Richard Thomas, director of Bloc Group, told Inside Housing that build-to-rent developers generally want schemes that have more than 150 homes, “so some of the smaller sites we are bringing forward will be for sale and for affordable housing”.
“The scale [of the sites] is generally going for 50 units upwards, up to the 150 mark.”
He continued: “It’s quite hard to find a partner that will do the whole country, so we’re trying to break it down into areas that we can target initially.”
“If it works,” he added, deals with registered social landlords could be announced this year.

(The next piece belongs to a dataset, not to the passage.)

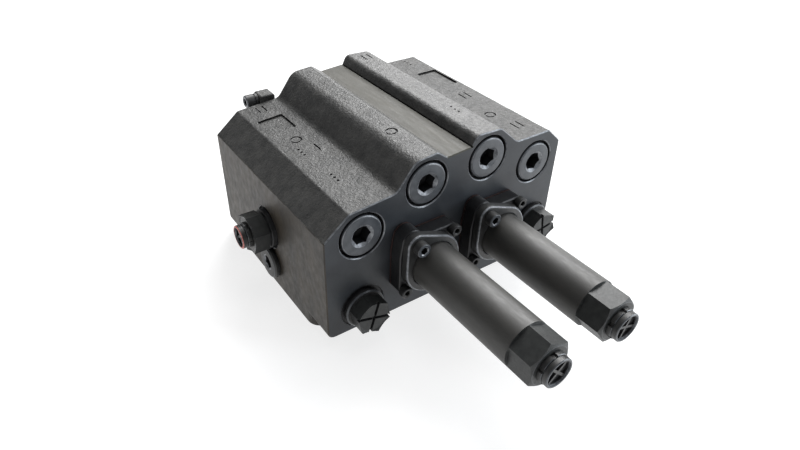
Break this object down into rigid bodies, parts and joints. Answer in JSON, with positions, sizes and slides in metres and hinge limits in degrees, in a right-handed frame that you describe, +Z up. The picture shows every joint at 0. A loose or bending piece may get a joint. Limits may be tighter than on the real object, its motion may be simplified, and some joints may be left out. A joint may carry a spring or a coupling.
{
  "type": "hydraulic monoblock valve",
  "caption": "Cast two-spool hydraulic monoblock valve with spring tubes on flanged ends, hollow-hex port plugs, load-check plugs and a side relief cartridge.",
  "frame": {"origin": "middle of the underside, on the face of the central pad, level with the two foot rails", "axes": "+Z up, +Y from the spring-tube side to the port side along the spools, +X to the right seen from the spring tubes"},
  "size_m": [0.1838, 0.2741, 0.107],
  "materials": {
    "cast_black": "satin black paint over sand-cast and machined iron",
    "satin_black": "satin black coated steel",
    "steel": "ground steel",
    "spring_steel": "dark spring wire",
    "gasket": "dull dark red fibre"
  },
  "bodies": {
    "valve": {"valve_body": "cast_black", "service_block": "cast_black", "service_screw_1": "satin_black", "service_screw_2": "satin_black", "cross_plug": "satin_black", "front_plug_1": "satin_black", "front_plug_2": "satin_black", "front_plug_3": "satin_black", "front_plug_4": "satin_black", "hex_plug_left": "satin_black", "hex_plug_right": "satin_black", "check_spring_left": "spring_steel", "check_spring_right": "spring_steel", "side_plug": "satin_black", "gasket_1": "gasket", "gasket_2": "gasket", "spring_plate_1": "satin_black", "spring_plate_2": "satin_black", "plate_screw_1_1": "satin_black", "plate_screw_1_2": "satin_black", "plate_screw_2_1": "satin_black", "plate_screw_2_2": "satin_black", "end_flange_1": "satin_black", "end_flange_2": "satin_black", "flange_screw_1_1": "satin_black", "flange_screw_1_2": "satin_black", "flange_screw_2_1": "satin_black", "flange_screw_2_2": "satin_black", "spring_tube_1": "satin_black", "spring_tube_2": "satin_black", "lock_ring_1": "satin_black", "lock_ring_2": "satin_black", "outer_spring_cup_1": "steel", "outer_spring_cup_2": "steel", "centring_spring_1": "spring_steel", "centring_spring_2": "spring_steel", "rear_seal_plate_1": "satin_black", "rear_seal_plate_2": "satin_black", "rear_screw_1_1": "satin_black", "rear_screw_1_2": "satin_black", "rear_screw_2_1": "satin_black", "rear_screw_2_2": "satin_black", "relief_body": "satin_black", "relief_seat": "steel", "relief_spring": "spring_steel", "relief_lock_ring": "satin_black"},
    "spool_assembly_1": {"spool_1": "steel", "spool_end_bolt_1": "steel", "inner_spring_cup_1": "steel"},
    "spool_assembly_2": {"spool_2": "steel", "spool_end_bolt_2": "steel", "inner_spring_cup_2": "steel"},
    "adjuster_1": {"stroke_adjuster_1": "satin_black"},
    "adjuster_2": {"stroke_adjuster_2": "satin_black"},
    "relief_adjuster_screw": {"relief_adjuster": "satin_black"},
    "relief_valve_poppet": {"relief_poppet": "steel"},
    "load_check_left": {"check_poppet_left": "steel"},
    "load_check_right": {"check_poppet_right": "steel"}
  },
  "joints": [
    {"name": "spool_1_slide", "type": "slide", "parent": "valve", "child": "spool_assembly_1", "axis": [0, 1, 0], "range_m": [-0.006, 0.006], "stiffness_N_per_m": 3000, "deforming": ["centring_spring_1"]},
    {"name": "spool_2_slide", "type": "slide", "parent": "valve", "child": "spool_assembly_2", "axis": [0, 1, 0], "range_m": [-0.006, 0.006], "stiffness_N_per_m": 3000, "deforming": ["centring_spring_2"]},
    {"name": "stroke_adjuster_1_turn", "type": "hinge", "parent": "valve", "child": "adjuster_1", "pos_m": [-0.0231, -0.175, 0.0453], "axis": [0, 1, 0], "range_deg": [-180, 180]},
    {"name": "stroke_adjuster_2_turn", "type": "hinge", "parent": "valve", "child": "adjuster_2", "pos_m": [0.0266, -0.1735, 0.0453], "axis": [0, 1, 0], "range_deg": [-180, 180]},
    {"name": "relief_adjuster_turn", "type": "hinge", "parent": "valve", "child": "relief_adjuster_screw", "pos_m": [-0.098, 0.0011, 0.0415], "axis": [1, 0, 0], "range_deg": [-180, 180]},
    {"name": "relief_poppet_lift", "type": "slide", "parent": "valve", "child": "relief_valve_poppet", "axis": [-1, 0, 0], "range_m": [0, 0.003], "stiffness_N_per_m": 100, "deforming": ["relief_spring"]},
    {"name": "load_check_left_lift", "type": "slide", "parent": "valve", "child": "load_check_left", "axis": [0, -1, 0], "range_m": [0, 0.004], "stiffness_N_per_m": 300, "deforming": ["check_spring_left"]},
    {"name": "load_check_right_lift", "type": "slide", "parent": "valve", "child": "load_check_right", "axis": [0, -1, 0], "range_m": [0, 0.004], "stiffness_N_per_m": 300, "deforming": ["check_spring_right"]}
  ]
}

Blocwork was set up 10 years ago with the goal of redeveloping redundant sites in Network Rail’s property portfolio. Its first development, a build-to-rent scheme called Barnum in Nottingham, was completed in December 2023, and it has six other schemes in planning.
On 9 May, planners will vote on Blocwork’s scheme near Northampton train station, which includes nearly 200 new homes, between 20% and 30% of which will be affordable.
A build-to-rent partnership with Lloyds-backed provider Citra Living was announced earlier this year. The joint venture is also exploring student housing, offices, hotels and sustainable freight schemes.
“We’re in pretty much every sector,” Mr Thomas said.
Building on sites near train stations brings its own challenges, he said. “We need to make sure we’re not interrupting the [rail] network in any way… It really is helpful for us to do it together, whereas an arm’s-length developer may struggle to get the approvals as quickly as we do.”
“Historically, people didn’t want to live next to railways, but now that view has massively changed,” Mr Thomas said.
“People want to be able to access the rail network and get around the country really easily, and also the city they live in.”
Transport for London (TfL) has also made inroads into housing development. Its own building company, Places for London, was set up in 2022 to build 20,000 homes on TfL-owned land over the next decade, half of which will be affordable.